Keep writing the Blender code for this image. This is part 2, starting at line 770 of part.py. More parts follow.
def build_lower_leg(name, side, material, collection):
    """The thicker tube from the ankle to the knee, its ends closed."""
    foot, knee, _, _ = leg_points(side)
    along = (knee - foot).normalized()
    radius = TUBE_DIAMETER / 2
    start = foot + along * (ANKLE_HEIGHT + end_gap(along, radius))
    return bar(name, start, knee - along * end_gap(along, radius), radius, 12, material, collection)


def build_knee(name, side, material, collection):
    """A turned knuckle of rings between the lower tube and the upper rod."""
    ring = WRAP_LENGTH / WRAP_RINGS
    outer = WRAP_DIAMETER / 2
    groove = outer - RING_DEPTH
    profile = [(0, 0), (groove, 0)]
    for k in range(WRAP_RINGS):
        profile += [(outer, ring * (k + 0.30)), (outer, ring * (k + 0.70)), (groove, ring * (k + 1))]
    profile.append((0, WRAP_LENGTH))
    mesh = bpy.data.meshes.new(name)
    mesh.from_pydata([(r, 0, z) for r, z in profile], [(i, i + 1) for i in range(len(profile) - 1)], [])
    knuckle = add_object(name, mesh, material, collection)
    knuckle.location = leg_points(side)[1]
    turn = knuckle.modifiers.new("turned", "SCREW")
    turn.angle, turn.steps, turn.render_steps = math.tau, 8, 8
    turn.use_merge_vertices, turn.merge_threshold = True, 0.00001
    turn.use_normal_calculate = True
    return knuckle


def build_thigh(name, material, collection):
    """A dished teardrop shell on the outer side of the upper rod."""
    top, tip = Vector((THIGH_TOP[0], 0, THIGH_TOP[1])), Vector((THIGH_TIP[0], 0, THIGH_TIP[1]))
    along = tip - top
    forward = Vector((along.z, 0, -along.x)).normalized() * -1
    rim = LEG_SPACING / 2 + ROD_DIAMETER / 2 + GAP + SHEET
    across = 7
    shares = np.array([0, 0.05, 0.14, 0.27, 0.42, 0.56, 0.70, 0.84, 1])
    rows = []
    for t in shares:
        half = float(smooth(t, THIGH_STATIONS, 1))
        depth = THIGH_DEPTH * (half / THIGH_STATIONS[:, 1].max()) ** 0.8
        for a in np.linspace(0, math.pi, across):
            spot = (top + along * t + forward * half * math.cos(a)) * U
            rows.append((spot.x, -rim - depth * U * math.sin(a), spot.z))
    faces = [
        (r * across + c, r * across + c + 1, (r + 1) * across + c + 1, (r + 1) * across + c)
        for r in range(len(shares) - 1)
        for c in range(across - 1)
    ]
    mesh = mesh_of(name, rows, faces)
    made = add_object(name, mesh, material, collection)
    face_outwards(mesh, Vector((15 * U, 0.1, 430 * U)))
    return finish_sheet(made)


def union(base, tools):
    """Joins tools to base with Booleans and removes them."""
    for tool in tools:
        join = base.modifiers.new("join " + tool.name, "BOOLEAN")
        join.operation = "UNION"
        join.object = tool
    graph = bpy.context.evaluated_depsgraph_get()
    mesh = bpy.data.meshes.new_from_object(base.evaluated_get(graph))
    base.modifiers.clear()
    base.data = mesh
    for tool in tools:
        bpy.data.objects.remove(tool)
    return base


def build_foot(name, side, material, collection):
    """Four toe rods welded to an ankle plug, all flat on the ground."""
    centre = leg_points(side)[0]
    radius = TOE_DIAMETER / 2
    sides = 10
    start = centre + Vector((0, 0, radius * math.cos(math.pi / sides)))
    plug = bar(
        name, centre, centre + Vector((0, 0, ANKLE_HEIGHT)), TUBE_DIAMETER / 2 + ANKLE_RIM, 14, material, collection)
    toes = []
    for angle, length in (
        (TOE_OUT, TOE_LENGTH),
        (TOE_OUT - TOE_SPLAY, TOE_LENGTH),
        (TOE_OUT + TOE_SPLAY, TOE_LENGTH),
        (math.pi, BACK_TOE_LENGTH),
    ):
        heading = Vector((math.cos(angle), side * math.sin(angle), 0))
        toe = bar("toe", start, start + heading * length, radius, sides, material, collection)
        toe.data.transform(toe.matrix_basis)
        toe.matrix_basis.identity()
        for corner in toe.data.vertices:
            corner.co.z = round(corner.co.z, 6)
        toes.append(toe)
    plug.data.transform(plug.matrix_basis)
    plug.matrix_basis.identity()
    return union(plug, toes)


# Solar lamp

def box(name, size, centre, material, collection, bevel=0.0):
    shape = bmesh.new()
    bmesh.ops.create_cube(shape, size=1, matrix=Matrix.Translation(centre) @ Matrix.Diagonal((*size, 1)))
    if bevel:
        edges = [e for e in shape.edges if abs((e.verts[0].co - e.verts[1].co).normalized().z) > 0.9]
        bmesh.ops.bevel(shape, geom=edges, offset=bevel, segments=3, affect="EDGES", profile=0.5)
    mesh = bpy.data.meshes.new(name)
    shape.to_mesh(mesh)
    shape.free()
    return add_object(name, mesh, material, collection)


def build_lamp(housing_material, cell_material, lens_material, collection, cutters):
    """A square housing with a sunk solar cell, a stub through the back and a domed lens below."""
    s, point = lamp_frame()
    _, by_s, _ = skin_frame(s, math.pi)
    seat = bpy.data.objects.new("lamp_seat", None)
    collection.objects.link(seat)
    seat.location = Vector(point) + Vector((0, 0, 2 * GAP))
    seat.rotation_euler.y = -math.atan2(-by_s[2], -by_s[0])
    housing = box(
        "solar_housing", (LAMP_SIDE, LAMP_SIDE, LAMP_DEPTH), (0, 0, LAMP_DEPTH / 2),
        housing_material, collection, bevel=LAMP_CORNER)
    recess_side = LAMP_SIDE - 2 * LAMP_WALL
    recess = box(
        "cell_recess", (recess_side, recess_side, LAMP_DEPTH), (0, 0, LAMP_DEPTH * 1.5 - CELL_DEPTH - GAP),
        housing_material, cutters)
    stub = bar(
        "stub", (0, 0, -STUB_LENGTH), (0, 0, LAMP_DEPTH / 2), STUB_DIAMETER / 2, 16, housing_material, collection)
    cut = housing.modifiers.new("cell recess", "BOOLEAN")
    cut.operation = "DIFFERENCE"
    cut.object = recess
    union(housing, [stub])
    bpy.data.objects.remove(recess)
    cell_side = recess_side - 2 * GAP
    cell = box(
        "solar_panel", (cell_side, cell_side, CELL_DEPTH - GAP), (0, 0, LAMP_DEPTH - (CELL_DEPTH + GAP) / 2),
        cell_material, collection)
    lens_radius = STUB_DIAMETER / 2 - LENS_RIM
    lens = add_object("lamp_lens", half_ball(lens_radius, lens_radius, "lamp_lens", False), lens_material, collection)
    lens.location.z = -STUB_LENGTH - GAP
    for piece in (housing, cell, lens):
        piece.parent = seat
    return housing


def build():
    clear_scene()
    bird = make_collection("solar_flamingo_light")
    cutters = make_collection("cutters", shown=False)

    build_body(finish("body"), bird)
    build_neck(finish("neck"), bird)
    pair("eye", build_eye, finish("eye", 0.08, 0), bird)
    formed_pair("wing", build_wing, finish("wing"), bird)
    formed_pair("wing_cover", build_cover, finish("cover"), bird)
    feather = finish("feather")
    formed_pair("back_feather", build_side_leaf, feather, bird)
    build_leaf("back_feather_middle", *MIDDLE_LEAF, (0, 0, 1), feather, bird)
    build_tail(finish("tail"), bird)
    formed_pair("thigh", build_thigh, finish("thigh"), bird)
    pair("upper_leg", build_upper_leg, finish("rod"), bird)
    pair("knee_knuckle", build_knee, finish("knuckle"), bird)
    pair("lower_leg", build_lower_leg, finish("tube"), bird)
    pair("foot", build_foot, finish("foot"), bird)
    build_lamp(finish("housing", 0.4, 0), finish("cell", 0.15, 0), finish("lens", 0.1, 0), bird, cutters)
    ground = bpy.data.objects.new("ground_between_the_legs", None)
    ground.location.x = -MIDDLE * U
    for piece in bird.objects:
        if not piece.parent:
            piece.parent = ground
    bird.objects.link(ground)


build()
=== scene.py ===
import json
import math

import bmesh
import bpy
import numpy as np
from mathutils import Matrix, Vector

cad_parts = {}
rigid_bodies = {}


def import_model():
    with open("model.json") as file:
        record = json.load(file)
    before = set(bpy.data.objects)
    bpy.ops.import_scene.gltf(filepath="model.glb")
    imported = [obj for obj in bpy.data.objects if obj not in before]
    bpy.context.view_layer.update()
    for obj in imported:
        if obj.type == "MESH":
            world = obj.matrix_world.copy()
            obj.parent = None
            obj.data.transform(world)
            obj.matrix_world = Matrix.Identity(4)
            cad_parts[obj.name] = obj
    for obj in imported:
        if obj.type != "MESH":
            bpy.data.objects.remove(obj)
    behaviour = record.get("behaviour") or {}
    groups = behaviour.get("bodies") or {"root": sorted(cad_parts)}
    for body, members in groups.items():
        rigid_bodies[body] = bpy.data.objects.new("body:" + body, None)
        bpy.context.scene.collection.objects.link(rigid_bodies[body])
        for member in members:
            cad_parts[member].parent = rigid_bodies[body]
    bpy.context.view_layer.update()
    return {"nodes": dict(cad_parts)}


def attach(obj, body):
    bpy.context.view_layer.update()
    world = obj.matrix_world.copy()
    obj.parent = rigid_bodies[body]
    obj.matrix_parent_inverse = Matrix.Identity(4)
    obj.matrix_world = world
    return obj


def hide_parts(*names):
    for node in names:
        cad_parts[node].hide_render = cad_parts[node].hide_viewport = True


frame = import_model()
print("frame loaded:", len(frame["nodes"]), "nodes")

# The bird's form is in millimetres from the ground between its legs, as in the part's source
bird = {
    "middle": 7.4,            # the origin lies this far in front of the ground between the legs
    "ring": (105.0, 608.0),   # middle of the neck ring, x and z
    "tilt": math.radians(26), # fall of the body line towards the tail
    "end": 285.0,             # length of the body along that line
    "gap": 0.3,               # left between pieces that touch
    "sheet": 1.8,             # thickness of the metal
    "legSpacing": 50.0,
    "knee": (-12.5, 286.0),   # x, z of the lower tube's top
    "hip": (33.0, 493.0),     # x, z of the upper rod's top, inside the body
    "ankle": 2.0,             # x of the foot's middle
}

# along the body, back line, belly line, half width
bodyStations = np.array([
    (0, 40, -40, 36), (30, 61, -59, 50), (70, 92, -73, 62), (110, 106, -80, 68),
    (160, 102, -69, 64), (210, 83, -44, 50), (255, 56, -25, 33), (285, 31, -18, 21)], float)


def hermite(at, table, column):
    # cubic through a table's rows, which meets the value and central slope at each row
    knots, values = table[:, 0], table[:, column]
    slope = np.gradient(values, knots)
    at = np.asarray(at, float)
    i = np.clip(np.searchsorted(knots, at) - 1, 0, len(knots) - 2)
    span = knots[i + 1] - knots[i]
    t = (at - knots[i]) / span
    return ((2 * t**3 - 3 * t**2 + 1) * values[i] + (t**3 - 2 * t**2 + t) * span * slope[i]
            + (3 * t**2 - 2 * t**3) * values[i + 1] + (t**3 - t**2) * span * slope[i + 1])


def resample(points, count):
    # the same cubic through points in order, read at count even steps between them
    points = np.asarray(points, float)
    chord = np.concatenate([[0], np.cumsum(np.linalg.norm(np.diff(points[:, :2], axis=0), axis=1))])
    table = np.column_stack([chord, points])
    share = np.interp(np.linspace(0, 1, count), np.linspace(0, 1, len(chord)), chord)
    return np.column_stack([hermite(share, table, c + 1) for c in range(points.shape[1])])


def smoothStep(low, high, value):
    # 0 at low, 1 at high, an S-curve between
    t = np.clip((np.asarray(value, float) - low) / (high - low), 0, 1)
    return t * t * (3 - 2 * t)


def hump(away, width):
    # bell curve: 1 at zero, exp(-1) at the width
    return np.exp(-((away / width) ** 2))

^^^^

DIRECTION
Copy out exactly the lines from the one with "0.08, 0), bird)" through the one with "obj.matrix_world = Matrix.Identity(4)", counting both ends, and no other lines.

RESPONSE FOR THIS EXERCISE
    pair("eye", build_eye, finish("eye", 0.08, 0), bird)
    formed_pair("wing", build_wing, finish("wing"), bird)
    formed_pair("wing_cover", build_cover, finish("cover"), bird)
    feather = finish("feather")
    formed_pair("back_feather", build_side_leaf, feather, bird)
    build_leaf("back_feather_middle", *MIDDLE_LEAF, (0, 0, 1), feather, bird)
    build_tail(finish("tail"), bird)
    formed_pair("thigh", build_thigh, finish("thigh"), bird)
    pair("upper_leg", build_upper_leg, finish("rod"), bird)
    pair("knee_knuckle", build_knee, finish("knuckle"), bird)
    pair("lower_leg", build_lower_leg, finish("tube"), bird)
    pair("foot", build_foot, finish("foot"), bird)
    build_lamp(finish("housing", 0.4, 0), finish("cell", 0.15, 0), finish("lens", 0.1, 0), bird, cutters)
    ground = bpy.data.objects.new("ground_between_the_legs", None)
    ground.location.x = -MIDDLE * U
    for piece in bird.objects:
        if not piece.parent:
            piece.parent = ground
    bird.objects.link(ground)


build()
=== scene.py ===
import json
import math

import bmesh
import bpy
import numpy as np
from mathutils import Matrix, Vector

cad_parts = {}
rigid_bodies = {}


def import_model():
    with open("model.json") as file:
        record = json.load(file)
    before = set(bpy.data.objects)
    bpy.ops.import_scene.gltf(filepath="model.glb")
    imported = [obj for obj in bpy.data.objects if obj not in before]
    bpy.context.view_layer.update()
    for obj in imported:
        if obj.type == "MESH":
            world = obj.matrix_world.copy()
            obj.parent = None
            obj.data.transform(world)
            obj.matrix_world = Matrix.Identity(4)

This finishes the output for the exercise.